Table 3 Scale reliability
Scale Validity
The validity of a scale can be assessed by seeing if it exhibits statistically significant associations with a set of independent variables known to be correlated with poverty (Pantazis et al. 2006b). For example, it would be expected, from Townsend’s theory of relative deprivation and Mack and Lansley’s concept of “consensual poverty”, that someone who is ‘deprived’ would also be more likely to consider her/himself to be subjectively poor (Bradshaw and Finch 2003), to have a lower level of household resources or assets, or have an unstable income or household financial situation. We tested the deprivation index for Benin against the four validators described above, each of which we know are correlated with poverty. In each instance, the mean deprivation score was highest (i.e. signifying a higher level of deprivation) for respondents identified by the validators as being in the worst circumstances (Fig. 1).

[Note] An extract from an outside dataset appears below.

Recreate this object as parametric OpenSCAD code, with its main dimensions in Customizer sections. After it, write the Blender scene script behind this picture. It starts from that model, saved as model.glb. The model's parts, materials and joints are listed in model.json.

Prevalence of Deprivation in Benin
Having explained how items were identified and the deprivation index or scale developed, Fig. 2 shows the pattern of deprivations across the whole sample. While just over a third (36 %) of respondents reported that their needs with regards the 16 items on the deprivation index were met to one degree or another, and thus were classified as not experiencing any deprivations, around two-thirds felt their needs for at least one item were not at all satisfied. The pattern is as one would expect, with the proportion of respondents deprived decreasing as the numbers of deprivations increase. Around 6 % of respondents were deprived of ten or more items.
Poverty/Deprivation Threshold
Townsend (1979) showed there is a clear relationship between the resources people have, and their ability to avoid the consequences of poverty, deprivation. Previous studies (Gordon and Pantazis 1997c) of poverty using the consensual approach have used household income as a measure of resources which people use to protect or cushion themselves against deprivation, and each show there is a point on the distribution below which the experience of multiple deprivations increases much more rapidly. Below this set level of resources (income or other), people are no longer able to satisfy their basic needs, and the result is multiple deprivation and undeniable poverty.

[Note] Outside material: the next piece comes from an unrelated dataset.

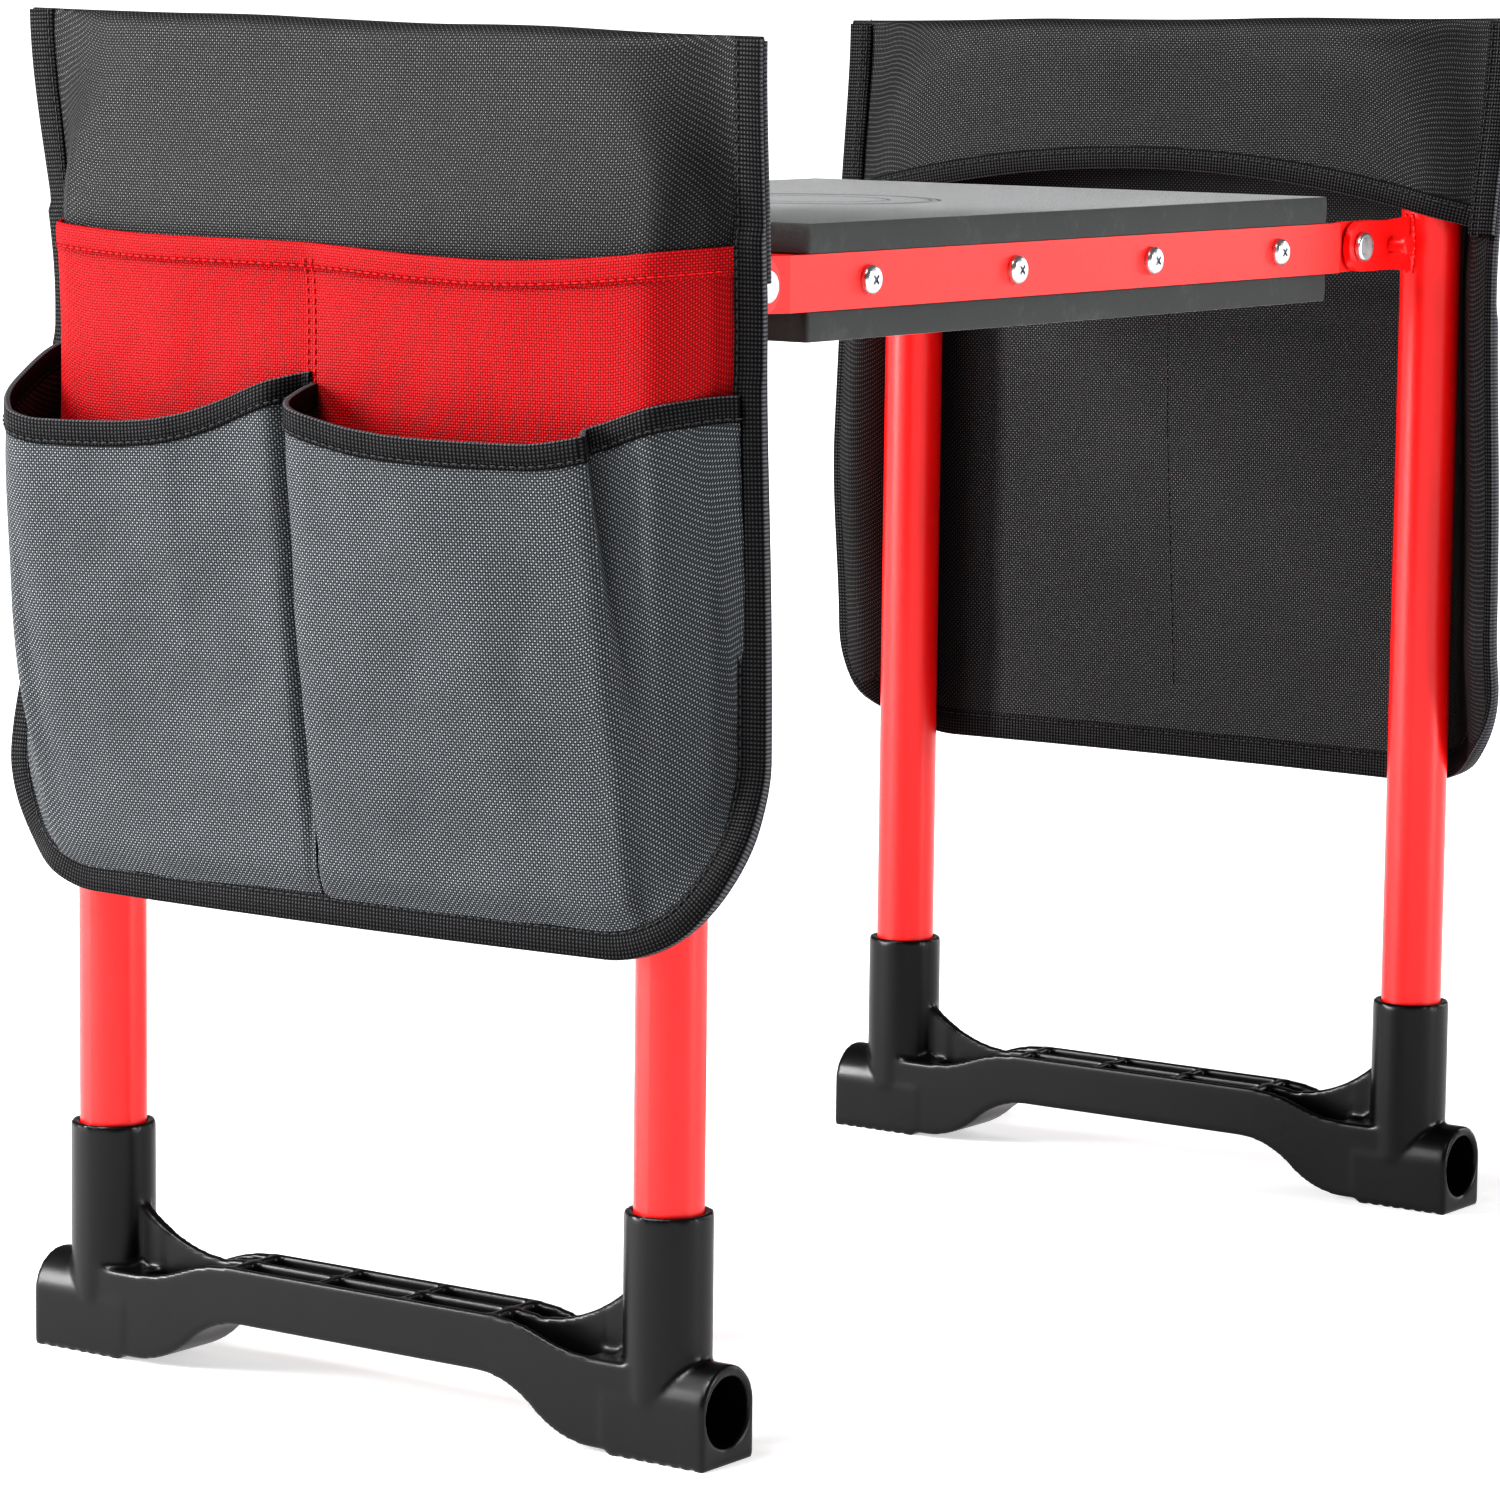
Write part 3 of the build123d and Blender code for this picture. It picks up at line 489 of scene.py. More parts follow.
RED = (0.84, 0.008, 0.007)
BLACK = (0.005, 0.005, 0.0055)
CLOTH_PITCH = 1.0 * MM
tube_paint = powder_coat("tube_paint", RED, 0.36, 0.3)
rail_paint = powder_coat("rail_paint", (0.86, 0.022, 0.019), 0.45, 0.05)
zinc_plate = zinc("zinc_plate")
foot_plastic = moulded("foot_plastic", (0.004, 0.004, 0.0043), 0.32, 1400.0, 0.00004)
rubber = moulded("rubber", (0.016, 0.016, 0.016), 0.68, 900.0, 0.0001)
washer_plastic = moulded("washer_plastic", (0.02, 0.02, 0.02), 0.5, 1200.0, 0.00005)
core_plastic = moulded("core_plastic", (0.05, 0.05, 0.05), 0.6, 600.0, 0.0001)
foam_cut = moulded("foam_cut", (0.058, 0.061, 0.060), 0.82, 1100.0, 0.00012, pore=0.0011)
foam_top = foam_face("foam_top", (0.036, 0.039, 0.039), 1.9 * MM)
foam_under = foam_face("foam_under", (0.070, 0.074, 0.074), 1.9 * MM)
wire = moulded("spring_wire", (0.03, 0.03, 0.032), 0.38, 900.0, 0.00003)
wire.node_tree.nodes["Principled BSDF"].inputs["Metallic"].default_value = 0.7
# Each cloth's fourth and fifth values are the painted shade in its gaps and the painted glint colour on its
# yarns' tops.
black_cloth = woven("black_cloth", BLACK, CLOTH_PITCH, 0.2, (0.105, 0.105, 0.108, 1), 0.34, 0.3)
red_cloth = woven("red_cloth", (0.39, 0.004, 0.007), CLOTH_PITCH, 0.34, (0.68, 0.014, 0.024, 1), 0.5, 0.2)
grey_cloth = woven("grey_cloth", (0.046, 0.051, 0.057), CLOTH_PITCH, 0.1, (0.31, 0.325, 0.34, 1), 0.42, 0.35)
edge_tape = ribbed_tape("edge_tape", (0.0035, 0.0035, 0.0038), 1.5 * MM)
black_thread = thread("black_thread", (0.035, 0.035, 0.037))
red_thread = thread("red_thread", (0.55, 0.008, 0.01))

# ---- pieces that keep their CAD shape
node_finish = {
    "front_rail": rail_paint,
    "rear_rail": rail_paint,
    "front_rail_screws": zinc_plate,
    "rear_rail_screws": zinc_plate,
    "core_board": core_plastic,
}
for side_name in SIDES:
    node_finish[f"{side_name}_end_plate"] = rail_paint
    node_finish[f"{side_name}_pivot_rivets"] = zinc_plate
    node_finish[f"{side_name}_pivot_washers"] = washer_plastic
    node_finish[f"{side_name}_leg_tube"] = tube_paint
    node_finish[f"{side_name}_lock_rod"] = tube_paint
    for end in ENDS:
        node_finish[f"{side_name}_{end}_bracket"] = tube_paint
        node_finish[f"{side_name}_{end}_grip_block"] = rubber

for node_name, finish in node_finish.items():
    node = nodes[node_name]
    node.data.materials.clear()
    node.data.materials.append(finish)


# ---- foam pads
def rounded_outline(half_x, half_y, corner, per_side, per_corner):
    """Points round a rectangle with round corners, evenly spaced along each side."""
    points = []
    turns = ((1, 1, 0), (-1, 1, 1), (-1, -1, 2), (1, -1, 3))
    for sx, sy, quarter in turns:
        centre = (sx * (half_x - corner), sy * (half_y - corner))
        for k in range(per_corner + 1):
            a = (quarter + k / per_corner) * math.pi / 2
            points.append((centre[0] + corner * math.cos(a), centre[1] + corner * math.sin(a)))
        nx, ny = turns[(quarter + 1) % 4][:2]
        start = points[-1]
        a = (quarter + 1) * math.pi / 2
        stop = (nx * (half_x - corner) + corner * math.cos(a), ny * (half_y - corner) + corner * math.sin(a))
        for k in range(1, per_side):
            points.append(tuple(a + (b - a) * k / per_side for a, b in zip(start, stop)))
    return np.array(points)


RING_DEPTH = 0.55 * MM
RING_WIDTH = 1.6 * MM
RING_RADII = (50 * MM, 46.5 * MM, 30 * MM)


def foam_pad(name, node_name, up, face_material):
    """A foam pad: softly rounded cut edges and a pressed badge of plain rings on its outer face."""
    low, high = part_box(node_name)
    half_x, half_y = high.x, high.y
    thick = high.z - low.z
    base, face = (low.z, high.z) if up > 0 else (high.z, low.z)
    loops = []

    def ring(inset, height, soft=0.0):
        outline = rounded_outline(half_x - inset, half_y - inset, max(1.5 * MM - inset, 0.4 * MM), 44, 6)
        sway = np.array([soft * wave(x, y, 0.03, 5.0 + up) for x, y in outline])
        outline = outline + sway[:, None] * np.sign(outline)
        loops.append(np.column_stack([outline, np.full(len(outline), base + up * (height * thick))]))

    ring(0.6 * MM, 0.0)
    ring(0.2 * MM, 0.015)
    ring(0.0, 0.06, 0.1 * MM)
    for share in (0.3, 0.5, 0.7):
        ring(-0.25 * MM * math.sin(math.pi * share), share, 0.2 * MM)
    ring(0.0, 0.94, 0.1 * MM)
    ring(0.2 * MM, 0.985)
    ring(0.7 * MM, 1.0)
    ring(4 * MM, 1.0)
    outer = loops[-1]
    edge_loops = len(loops)
    angles = np.arctan2(outer[:, 1], outer[:, 0])

    def circle(radius, drop):
        height = np.full(len(angles), face - up * drop)
        return np.stack([radius * np.cos(angles), radius * np.sin(angles), height], axis=1)

    inner = circle(RING_RADII[0] + RING_WIDTH, 0.0)
    for share in np.linspace(0, 1, 13)[1:-1]:
        loops.append(outer * (1 - share) + inner * share)
    profile = ((0.9, 0.0), (0.62, 0.0), (0.5, 0.06), (0.36, 0.6), (0.2, 0.95), (0.0, 1.0))
    profile += tuple((-step, drop) for step, drop in profile[-2::-1])
    for radius in RING_RADII:
        for step, drop in profile:
            loops.append(circle(radius + step * RING_WIDTH, drop * RING_DEPTH))
    loops += [circle(radius, 0.0) for radius in (24 * MM, 16 * MM, 8 * MM, 2 * MM)]
    count = len(outer)
    verts = np.vstack(loops)
    faces = []
    for i in range(len(loops) - 1):
        for j in range(count):
            k = (j + 1) % count
            quad = (i * count + j, i * count + k, (i + 1) * count + k, (i + 1) * count + j)
            faces.append(quad if up > 0 else quad[::-1])
    last = (len(loops) - 1) * count
    faces.append(tuple(last + j for j in range(count))[::up])
    faces.append(tuple(range(count))[::-up])
    pad = new_object(name, verts, faces, foam_cut)
    pad.data.materials.append(face_material)
    for polygon in pad.data.polygons:
        if min(polygon.vertices) >= (edge_loops - 3) * count:
            polygon.material_index = 1
    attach(pad, "seat")
    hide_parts(node_name)
    return pad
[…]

The DHS data for Benin do not collect data on household income or expenditure so we cannot do a similar exercise to identify the kink or threshold. What we can do, however, is use the raw scores of the DHS wealth index (Rutstein and Johnson 2004) as a proxy for household resources. The asset index uses information about household assets (e.g. ownership of land, vehicles, consumer durables, etc) and the provision of basic services (e.g. access to electricity, piped water, sanitation) to provide households with a score on a continuous scale. These scores can be used to rank households in a distribution, or grouped into categories, like quintiles. As one would expect, there is a clear relationship between the asset index score and deprivation, with respondents experiencing no deprivations having significantly higher asset index scores (Fig. 3). Below a certain point of household resources (on the y-axis), the number of deprivations experienced (on the x-axis) increases sharply, and this is where one would consider setting a poverty line or threshold (if one was using income on the y-axis). In this instance, based on a visual assessment, we would consider respondents experiencing four or more deprivations to be below the asset-index based poverty line, and would consider all such households as poor. ANOVA and Logistic Regression analyses proposed by Gordon (2006) to identify thresholds in the relationship between income and deprivation suggest a threshold of three or more; however, given that income and the Wealth Index are conceptually very different measures, we err on the side of caution and we set the poverty threshold at four or more deprivations. Such households accounted for just under one-third (31 %) of households in Benin, which is similar to the proportion of households living below the national poverty line of Benin, of 33 %;Footnote 9 were the threshold set higher, at 5+ deprivations, 23 % of households would be classed as poor. Just over a third (36 %) of households did not experience any deprivations.
Country Profile of Multiple Deprivation
Table 4 shows how multiple deprivation is patterned across different geographic regions and socio-cultural groups in Benin. Focussing solely on those experiencing 4+ deprivations, prevalence rates in rural areas are twice those of urban areas. There are considerable regional differences, with nearly half of households in Collines experiencing 4+ deprivations; this is in contrast to one in eight households in Littoral. As expected, the prevalence of multiple deprivation is highest for those in the poorest wealth index quintile, with a clear gradient apparent. The fact that 7 % of households in the top quintile report experiencing 4+ deprivations suggests the wealth index is classifying some deprived responds as relatively wealthy, which we consider problematic. Researchers have questioned the methods used to create the wealth index and its ability to make meaningful or reliable comparisons between countries or over time (Falkingham and Namazie 2002; Howe et al. 2008). Our analysis shows the wealth index may identify as wealthy some very deprived households. That said, in low income countries like Benin, where deprivation with regards some basic needs (e.g. access to electricity, or to safe drinking water) is generally high, such a finding is not entirely unexpected.
Table 4 The patterning of multiple deprivation in Benin, 2006 (%)
There appears to be little difference between most age groups, although older respondents (aged 65+ years) do have higher than expected prevalence rates of 4+ deprivations. Given data were collected at household level we cannot comment or assess the extent of intra-household poverty or inequity or comment on gender differences in poverty rates. That said, such issues could be addressed in further work, which would employ an individual-level questionnaire, as has recently been done in the UK 2012 Poverty and Social Exclusion Survey. In terms of ethnicity, it appears respondents from Betamari and related groups are worse off than their compatriots, while those from Dendi and Bariba groups experience relatively low rates of 4+ deprivation. The expected relationship between education and multiple deprivation is confirmed, with a clear gradient apparent (i.e. those with no education have far higher rates of 4+ deprivation).